В деле есть свидетельства моего оптимистического настроения во время XXII съезда. Напоминая об этом, я ни в коем случае не хочу подчеркивать свою лояльность. Истина требует честного признания, что эти настроения – следствие присущей мне восторженности и склонности к иллюзиям. Если я говорю об этом, то только для того, чтобы объяснить, почему я писал и подписывал такие письма, хотя заведомо знал безнадежность таких действий.
Я не хотел и не хочу оказаться в положении людей предшествующих поколений, которые не заметили исчезновения десятка миллионов людей. Я убедился в том, что короткая историческая память и постоянная готовность к ликованию – лучшая почва для произвола и что названные миллионы в конечном счете слагались из тех единиц соседей, сослуживцев, добрых знакомых, которых ежедневно теряли взрослые люди 37-го года.
Подмена полемики репрессиями – факт не только частного истязательства, конкретной несправедливости (что важно в первую очередь), но потенциальная возможность новых массовых аутодафе, общей атмосферы немоты, страха и взвинченного энтузиазма. Я очень могу понять, что многие не разделяют взглядов Гинзбурга, Яхимовича, Богораз или Григоренко[4], но слово есть слово, и подменять спор тюрьмой – это значит бросать вызов людям, остро почувствовавшим жуткое каннибальство нашего века, и постоянно напоминать им о его каждодневной возможности.
Нелишне напомнить также, что эти аресты неизбежно влекут за собой грубые процессуальные нарушения, соглядатайство, доносительства, диффамации в прессе, что в самом деле по-настоящему порочит наш государственный и общественный строй.

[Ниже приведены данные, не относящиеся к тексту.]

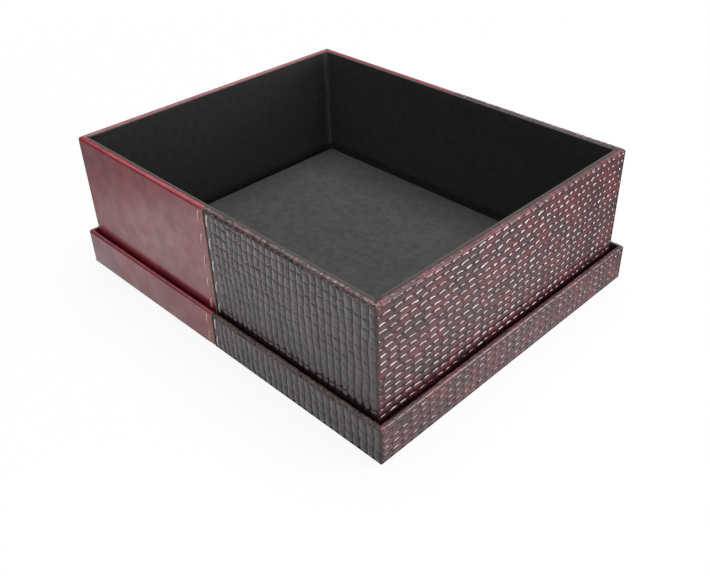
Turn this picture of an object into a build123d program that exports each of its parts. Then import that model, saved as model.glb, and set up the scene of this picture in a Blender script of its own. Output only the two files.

В обвинительном заключении приведено место из одного из таких писем: «Мы никогда не примиримся с репрессивными акциями, направленными на ущемление законных прав и достоинства наших сограждан». Я и сейчас стою на том, и если усталость или чувство безнадежности заставит меня когда-нибудь решиться на пилатство – это не прибавит мне уважения к себе[5]. Есть такой способ общественного существования: «Плюнь и поцелуй злодею ручку». Но тусклая философия дядьки Савельича, кажется, никогда не считалась примером, достойным подражания. И я надеюсь, что меня минует судьба ее проповедника.